RedGard can work as a shower waterproofing membrane — if it's applied at the correct thickness, in multiple coats, over properly taped seams, with reinforcing fabric at changes of plane, and with adequate dry time between coats. The problem is that there's no practical way to verify any of that once tile is installed. The system is only as good as the application, and the application is invisible the moment the first tile goes on. Bonded waterproofing systems like Schluter KERDI-BOARD eliminate this variable entirely because the waterproofing is built into the substrate.
What is the best shower waterproofing system?
For residential shower construction, bonded waterproofing systems are the current best practice. Schluter KERDI-BOARD, Wedi, GoBoard, and Laticrete Hydro Ban Board are the leading options. These systems integrate the waterproof membrane directly into the backer panel, so there's no separate membrane step to get wrong. They also offer manufacturer-backed warranties when installed as a complete system with matching components — something a patchwork Durock-plus-liquid-membrane approach cannot provide.
Do I need a membrane behind shower tile?
Yes. Tile and grout are not waterproof. Water will get behind your tile — through grout joints, through cracks, through unsealed penetrations at fixtures and niches. Without a waterproof membrane behind the tile, that water enters the wall cavity, contacts the framing, and creates the conditions for mold growth and structural damage. The membrane is the actual waterproofing. The tile is the wear surface. They are not the same thing, and skipping the membrane is the single most common cause of long-term shower failure.

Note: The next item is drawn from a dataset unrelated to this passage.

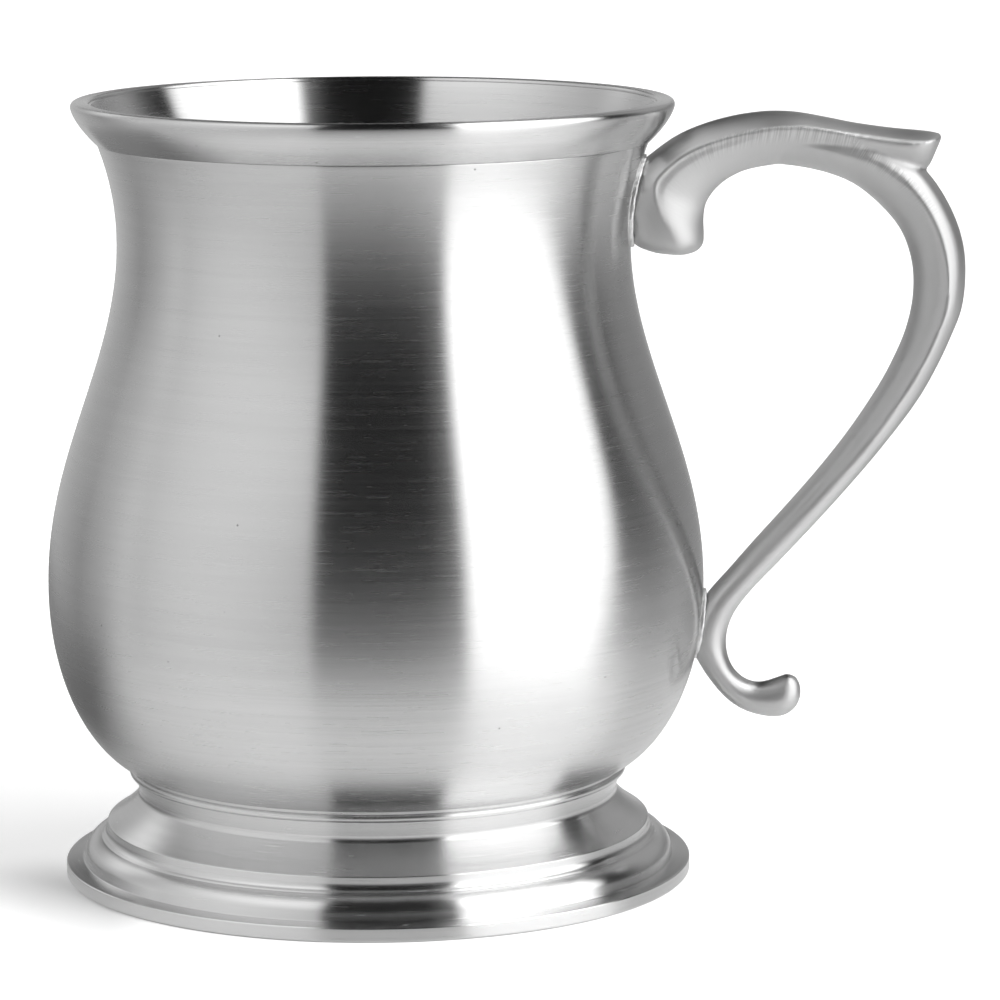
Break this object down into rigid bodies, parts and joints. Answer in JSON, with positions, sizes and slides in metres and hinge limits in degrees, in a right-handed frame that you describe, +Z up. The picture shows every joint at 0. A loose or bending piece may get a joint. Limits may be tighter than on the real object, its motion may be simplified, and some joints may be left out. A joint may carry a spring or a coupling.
{
  "type": "tankard",
  "caption": "Bell-shaped metal tankard on a moulded foot, with a lip band and a cast scroll handle with a thumb rest.",
  "frame": {"origin": "middle of the footprint box, on the plane the foot stands on; the turned axis of body and foot is at x = -0.01867", "axes": "+X from the turned axis towards the handle, +Z up through the mouth, +Y across; the handle's spine lies in y = 0"},
  "size_m": [0.1324, 0.0948, 0.1124],
  "materials": {
    "body": "pewter, satin, brushed round the body",
    "lip": "pewter, turned and burnished",
    "foot": "pewter, turned mouldings with fine tool lines",
    "bead": "pewter, burnished",
    "handle": "pewter, cast and hand-brushed across the ridges",
    "solder": "soft solder, slightly lumpy"
  },
  "bodies": {
    "root": {"body": "body", "lip_band": "lip", "foot": "foot", "foot_bead": "bead", "handle": "handle", "upper_solder": "solder", "lower_solder": "solder"}
  },
  "joints": []
}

How does Schluter compare to RedGard?
They solve the same problem in fundamentally different ways. RedGard is a liquid-applied membrane that goes over cement backer board. Its performance depends entirely on application quality — thickness, coverage, and seam treatment — none of which can be verified after tiling. Schluter KERDI-BOARD is a rigid panel with a factory-applied waterproof fleece. The waterproofing is manufactured in, not painted on. Wedi takes a similar approach with rigid foam panels and a sealant-based joint system. With either, seams are inspectable before tiling, and the drain integrates mechanically into the system. Schluter and Wedi both provide system warranties when their products are used together. RedGard, applied over another manufacturer's backer board, with a third manufacturer's drain, carries no system-level warranty. For performance, verifiability, and accountability, the engineered systems win.